Turning Teams into Storytellers
One of the more creative PR moments from this year’s Draft came from the Green Bay Packers. Rather than a standard pick announcement, the team announced that they will make their Day 3 selection live from the Irish Institute of Music and Song in Dublin, incorporating local musicians and Irish singer-songwriter Gavin James into the broadcast moment. Green Bay Packers While it might read as a fun novelty, it was actually a carefully constructed piece of international audience development. By tying a draft pick to a culturally specific moment abroad, the Packers earned media coverage in Ireland, reinforced their identity as a globally connected organization, and gave international fans a reason to feel personally included in an American sporting tradition. That is sports PR strategy — using a logistical necessity as an opportunity to build a new relationship.
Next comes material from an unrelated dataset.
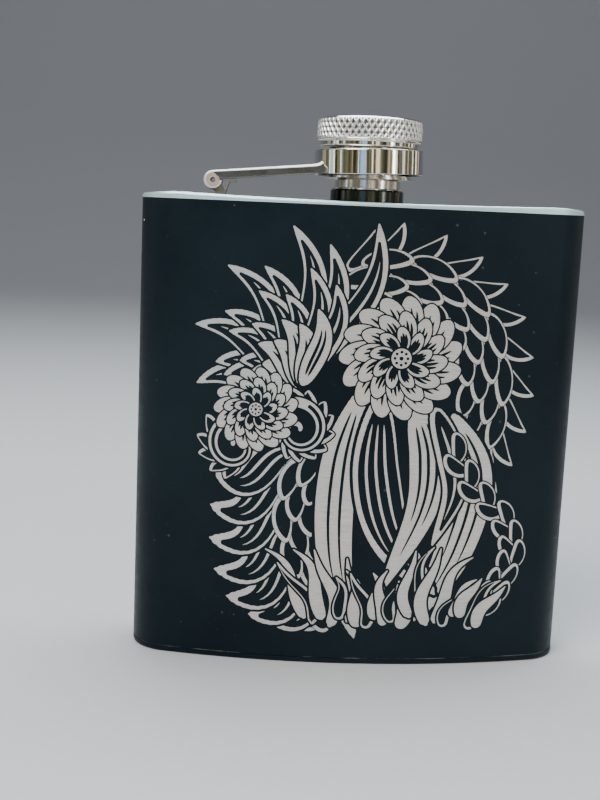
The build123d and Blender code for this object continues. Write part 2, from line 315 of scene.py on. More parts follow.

The Draft as an Athlete Branding Moment
The Draft is also one of the rare moments when incoming athletes step onto a national stage for the first time with a massive audience watching. How a player is introduced, the graphics used, the narrative a broadcast builds, and the way a team’s social media responds contributes to early brand formation. For PR professionals working with teams or player representatives, the Draft is a critical window to shape first impressions before a single professional game is played.
Why This Matters
The NFL Draft is a useful case study because it shows how a procedural event can be reimagined as a full-scale storytelling opportunity. The league does not simply announce picks. It builds anticipation, makes host cities part of the story, creates international touchpoints, and uses every moment of airtime to reinforce its brand identity. For those of us interested in sports public relations, there is a great deal to learn from studying how the NFL approaches an event like this, framing it as a platform rather than an obligation. As sports media continues to evolve, the organizations that thrive will be the ones that understand how to turn even the administrative moments into meaningful experiences for their audiences.